* start *
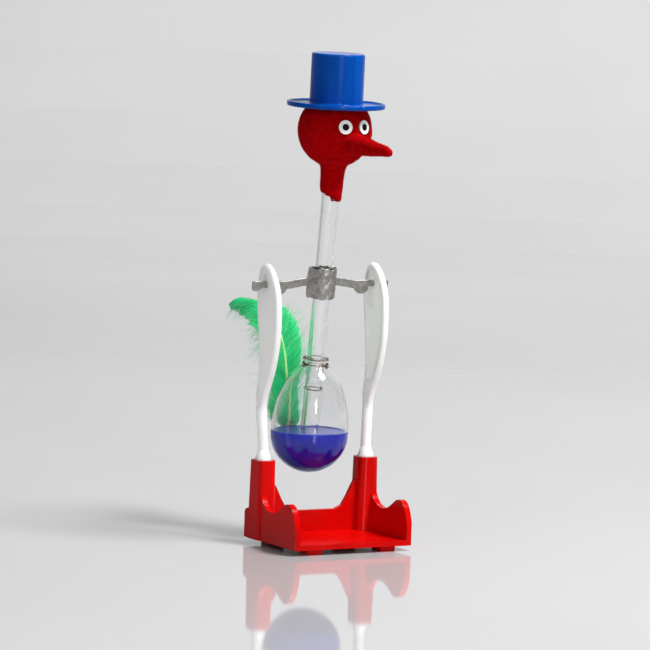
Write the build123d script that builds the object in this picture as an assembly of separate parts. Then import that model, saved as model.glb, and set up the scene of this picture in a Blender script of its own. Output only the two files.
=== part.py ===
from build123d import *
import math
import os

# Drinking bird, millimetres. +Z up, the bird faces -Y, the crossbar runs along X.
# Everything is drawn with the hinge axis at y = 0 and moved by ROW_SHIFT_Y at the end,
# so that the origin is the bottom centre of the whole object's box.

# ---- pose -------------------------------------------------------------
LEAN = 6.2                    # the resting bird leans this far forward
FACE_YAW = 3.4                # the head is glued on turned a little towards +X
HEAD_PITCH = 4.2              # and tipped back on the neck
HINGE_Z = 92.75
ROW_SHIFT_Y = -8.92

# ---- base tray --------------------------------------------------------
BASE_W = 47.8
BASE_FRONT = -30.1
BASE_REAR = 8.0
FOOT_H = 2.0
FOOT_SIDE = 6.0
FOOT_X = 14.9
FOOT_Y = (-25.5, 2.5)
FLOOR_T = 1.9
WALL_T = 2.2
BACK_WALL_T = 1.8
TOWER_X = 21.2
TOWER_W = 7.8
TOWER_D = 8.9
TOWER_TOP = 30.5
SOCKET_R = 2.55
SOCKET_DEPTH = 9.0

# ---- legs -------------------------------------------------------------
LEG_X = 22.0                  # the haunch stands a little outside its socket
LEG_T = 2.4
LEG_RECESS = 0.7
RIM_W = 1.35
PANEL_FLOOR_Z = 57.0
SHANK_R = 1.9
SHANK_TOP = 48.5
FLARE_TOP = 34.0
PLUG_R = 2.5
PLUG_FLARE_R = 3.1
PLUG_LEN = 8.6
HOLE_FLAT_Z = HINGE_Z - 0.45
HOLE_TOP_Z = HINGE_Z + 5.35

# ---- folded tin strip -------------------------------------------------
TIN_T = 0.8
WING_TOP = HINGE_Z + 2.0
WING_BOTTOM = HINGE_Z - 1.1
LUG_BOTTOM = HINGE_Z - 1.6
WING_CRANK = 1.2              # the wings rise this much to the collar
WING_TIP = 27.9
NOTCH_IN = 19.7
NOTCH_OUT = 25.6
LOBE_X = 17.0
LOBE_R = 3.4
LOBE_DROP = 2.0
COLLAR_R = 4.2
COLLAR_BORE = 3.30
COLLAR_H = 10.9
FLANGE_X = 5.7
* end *
## THE TASK
Write out the entire listing exactly.

## ANSWER TO THE PROBLEM
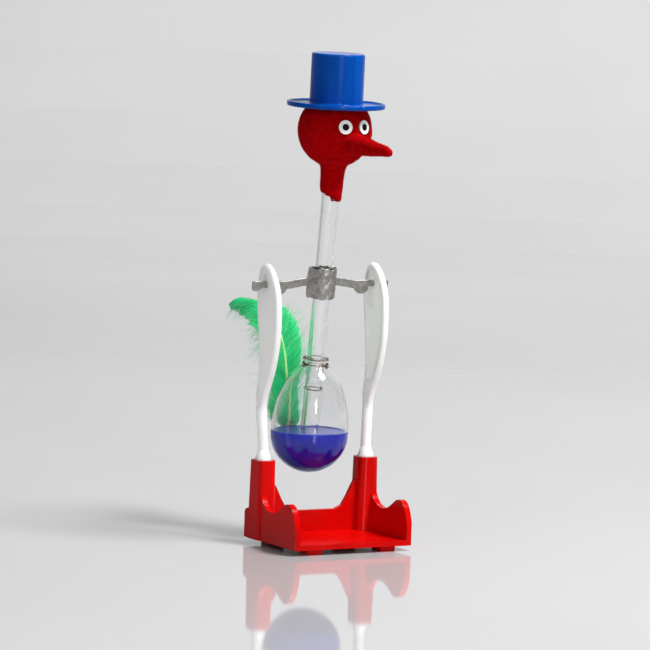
Write the build123d script that builds the object in this picture as an assembly of separate parts. Then import that model, saved as model.glb, and set up the scene of this picture in a Blender script of its own. Output only the two files.
=== part.py ===
from build123d import *
import math
import os

# Drinking bird, millimetres. +Z up, the bird faces -Y, the crossbar runs along X.
# Everything is drawn with the hinge axis at y = 0 and moved by ROW_SHIFT_Y at the end,
# so that the origin is the bottom centre of the whole object's box.

# ---- pose -------------------------------------------------------------
LEAN = 6.2                    # the resting bird leans this far forward
FACE_YAW = 3.4                # the head is glued on turned a little towards +X
HEAD_PITCH = 4.2              # and tipped back on the neck
HINGE_Z = 92.75
ROW_SHIFT_Y = -8.92

# ---- base tray --------------------------------------------------------
BASE_W = 47.8
BASE_FRONT = -30.1
BASE_REAR = 8.0
FOOT_H = 2.0
FOOT_SIDE = 6.0
FOOT_X = 14.9
FOOT_Y = (-25.5, 2.5)
FLOOR_T = 1.9
WALL_T = 2.2
BACK_WALL_T = 1.8
TOWER_X = 21.2
TOWER_W = 7.8
TOWER_D = 8.9
TOWER_TOP = 30.5
SOCKET_R = 2.55
SOCKET_DEPTH = 9.0

# ---- legs -------------------------------------------------------------
LEG_X = 22.0                  # the haunch stands a little outside its socket
LEG_T = 2.4
LEG_RECESS = 0.7
RIM_W = 1.35
PANEL_FLOOR_Z = 57.0
SHANK_R = 1.9
SHANK_TOP = 48.5
FLARE_TOP = 34.0
PLUG_R = 2.5
PLUG_FLARE_R = 3.1
PLUG_LEN = 8.6
HOLE_FLAT_Z = HINGE_Z - 0.45
HOLE_TOP_Z = HINGE_Z + 5.35

# ---- folded tin strip -------------------------------------------------
TIN_T = 0.8
WING_TOP = HINGE_Z + 2.0
WING_BOTTOM = HINGE_Z - 1.1
LUG_BOTTOM = HINGE_Z - 1.6
WING_CRANK = 1.2              # the wings rise this much to the collar
WING_TIP = 27.9
NOTCH_IN = 19.7
NOTCH_OUT = 25.6
LOBE_X = 17.0
LOBE_R = 3.4
LOBE_DROP = 2.0
COLLAR_R = 4.2
COLLAR_BORE = 3.30
COLLAR_H = 10.9
FLANGE_X = 5.7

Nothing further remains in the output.